- [The request]:
Reproduce the listing below in its entirety. Change nothing.

▼

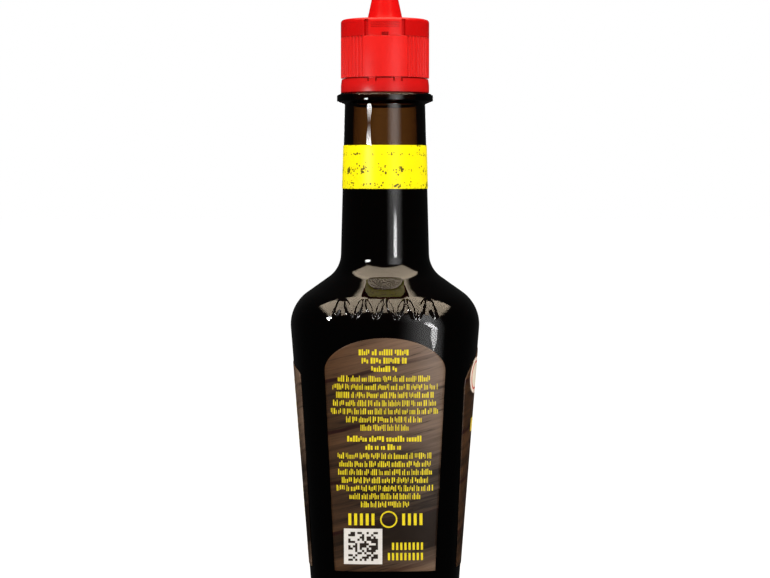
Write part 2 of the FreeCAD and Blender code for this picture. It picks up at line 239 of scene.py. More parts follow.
# %% Sizes of the glass
base = Vector((18.1, 0.0))
body = Vector((23.82, 73.9))
neck = Vector((11.11, 83.0))
neck_top = Vector((9.99, 123.75))
heel_radius, shoulder_radius, neck_radius = 4.0, 9.3, 7.1
body_wall, neck_wall, base_thickness = 2.3, 2.2, 4.5
pushup_rim, pushup_depth = 12.5, 2.0
cap_radius, seat_z, parting_z = reach_of("closure")
collar_radius = cap_radius + 0.97
finish_radius = cap_radius - 1.55
finish_top_z = parting_z - 1.2
bore_radius = finish_radius - 1.62
fill_z = reach_of("sauce")[2]
print(f"cap radius {cap_radius:.2f}, seat {seat_z:.2f}, parting {parting_z:.2f}, level {fill_z:.2f}")

# %% Outline helpers
def rounded(corners, arc_step=0.7, line_step=5.0):
    """Points along (half width, height, radius) corners, with an arc of that radius at each."""
    points = []
    for i, (half, z, radius) in enumerate(corners):
        here = Vector((half, z))
        arc = [here]
        if radius > 0:
            before = (Vector(corners[i - 1][:2]) - here).normalized()
            after = (Vector(corners[i + 1][:2]) - here).normalized()
            opening = before.angle(after) / 2
            centre = here + (before + after).normalized() * radius / math.sin(opening)
            first = here + before * radius / math.tan(opening) - centre
            last = here + after * radius / math.tan(opening) - centre
            turn = math.atan2(first.x * last.y - first.y * last.x, first.dot(last))
            steps = max(3, round(abs(turn) * radius / min(arc_step, radius / 3)))
            turns = [(math.cos(turn * k / steps), math.sin(turn * k / steps)) for k in range(steps + 1)]
            arc = [centre + Vector((first.x * c - first.y * s, first.x * s + first.y * c))
                   for c, s in turns]
        if points:
            start = points[-1]
            count = max(1, math.ceil((arc[0] - start).length / line_step))
            points += [start.lerp(arc[0], k / count) for k in range(1, count)]
        points += arc
    return points


def moved_in(p, q, wall):
    """Two points of a line of the drawing, moved towards the axis by a wall's thickness."""
    across = Vector((-(q - p).y, (q - p).x)).normalized() * wall
    return p + across, q + across


def meeting(p, q, r, s):
    """Where the line through p and q meets the line through r and s."""
    d, e = q - p, s - r
    t = ((r.x - p.x) * e.y - (r.y - p.y) * e.x) / (d.x * e.y - d.y * e.x)
    return p + d * t


def at_height(line, z):
    """Half width of a line of the drawing at height z."""
    low, high = line
    return low.x + (high.x - low.x) * (z - low.y) / (high.y - low.y)


def wall_lines(inset_body, inset_neck):
    """Body and neck lines moved in by a wall, and the corners between them and the shoulder."""
    side = moved_in(base, body, inset_body)
    slope = moved_in(body, neck, inset_body)
    upright = moved_in(neck, neck_top, inset_neck)
    return side, meeting(*side, *slope), meeting(*slope, *upright), upright


# %% How square each section is
square_z = body.y - 3.9   # the flat sides end here
round_z = neck.y + 3.0    # and the neck is round from here on
foot_power = 2.2          # how fast the corners tighten towards the foot


def squareness(z):
    """Exponent of the section at height z: 2 is a circle, 4 is nearly a square."""
    if z >= square_z:
        share = min(max((round_z - z) / (round_z - square_z), 0), 1)
        return 2 + share * share * (3 - 2 * share)
    return 3 + ((square_z - max(z, 0)) / square_z) ** foot_power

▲

- [Solution to this exercise]:
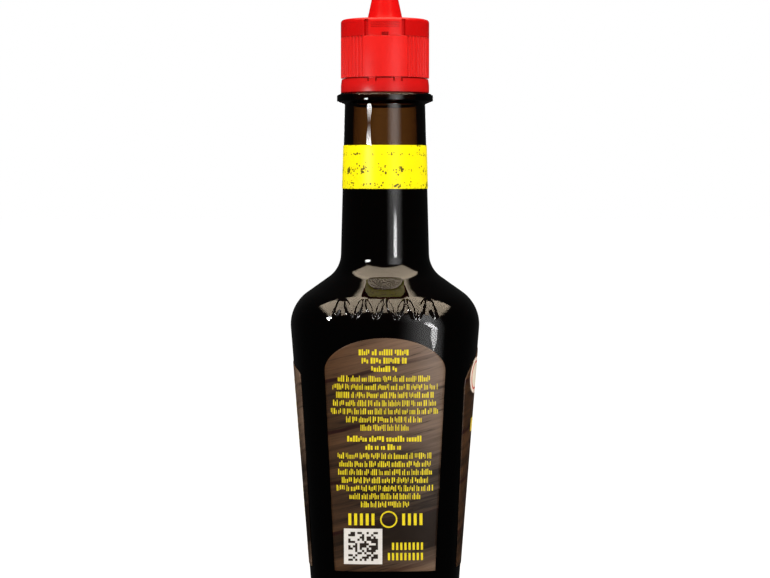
Write part 2 of the FreeCAD and Blender code for this picture. It picks up at line 239 of scene.py. More parts follow.
# %% Sizes of the glass
base = Vector((18.1, 0.0))
body = Vector((23.82, 73.9))
neck = Vector((11.11, 83.0))
neck_top = Vector((9.99, 123.75))
heel_radius, shoulder_radius, neck_radius = 4.0, 9.3, 7.1
body_wall, neck_wall, base_thickness = 2.3, 2.2, 4.5
pushup_rim, pushup_depth = 12.5, 2.0
cap_radius, seat_z, parting_z = reach_of("closure")
collar_radius = cap_radius + 0.97
finish_radius = cap_radius - 1.55
finish_top_z = parting_z - 1.2
bore_radius = finish_radius - 1.62
fill_z = reach_of("sauce")[2]
print(f"cap radius {cap_radius:.2f}, seat {seat_z:.2f}, parting {parting_z:.2f}, level {fill_z:.2f}")

# %% Outline helpers
def rounded(corners, arc_step=0.7, line_step=5.0):
    """Points along (half width, height, radius) corners, with an arc of that radius at each."""
    points = []
    for i, (half, z, radius) in enumerate(corners):
        here = Vector((half, z))
        arc = [here]
        if radius > 0:
            before = (Vector(corners[i - 1][:2]) - here).normalized()
            after = (Vector(corners[i + 1][:2]) - here).normalized()
            opening = before.angle(after) / 2
            centre = here + (before + after).normalized() * radius / math.sin(opening)
            first = here + before * radius / math.tan(opening) - centre
            last = here + after * radius / math.tan(opening) - centre
            turn = math.atan2(first.x * last.y - first.y * last.x, first.dot(last))
            steps = max(3, round(abs(turn) * radius / min(arc_step, radius / 3)))
            turns = [(math.cos(turn * k / steps), math.sin(turn * k / steps)) for k in range(steps + 1)]
            arc = [centre + Vector((first.x * c - first.y * s, first.x * s + first.y * c))
                   for c, s in turns]
        if points:
            start = points[-1]
            count = max(1, math.ceil((arc[0] - start).length / line_step))
            points += [start.lerp(arc[0], k / count) for k in range(1, count)]
        points += arc
    return points


def moved_in(p, q, wall):
    """Two points of a line of the drawing, moved towards the axis by a wall's thickness."""
    across = Vector((-(q - p).y, (q - p).x)).normalized() * wall
    return p + across, q + across


def meeting(p, q, r, s):
    """Where the line through p and q meets the line through r and s."""
    d, e = q - p, s - r
    t = ((r.x - p.x) * e.y - (r.y - p.y) * e.x) / (d.x * e.y - d.y * e.x)
    return p + d * t


def at_height(line, z):
    """Half width of a line of the drawing at height z."""
    low, high = line
    return low.x + (high.x - low.x) * (z - low.y) / (high.y - low.y)


def wall_lines(inset_body, inset_neck):
    """Body and neck lines moved in by a wall, and the corners between them and the shoulder."""
    side = moved_in(base, body, inset_body)
    slope = moved_in(body, neck, inset_body)
    upright = moved_in(neck, neck_top, inset_neck)
    return side, meeting(*side, *slope), meeting(*slope, *upright), upright


# %% How square each section is
square_z = body.y - 3.9   # the flat sides end here
round_z = neck.y + 3.0    # and the neck is round from here on
foot_power = 2.2          # how fast the corners tighten towards the foot


def squareness(z):
    """Exponent of the section at height z: 2 is a circle, 4 is nearly a square."""
    if z >= square_z:
        share = min(max((round_z - z) / (round_z - square_z), 0), 1)
        return 2 + share * share * (3 - 2 * share)
    return 3 + ((square_z - max(z, 0)) / square_z) ** foot_power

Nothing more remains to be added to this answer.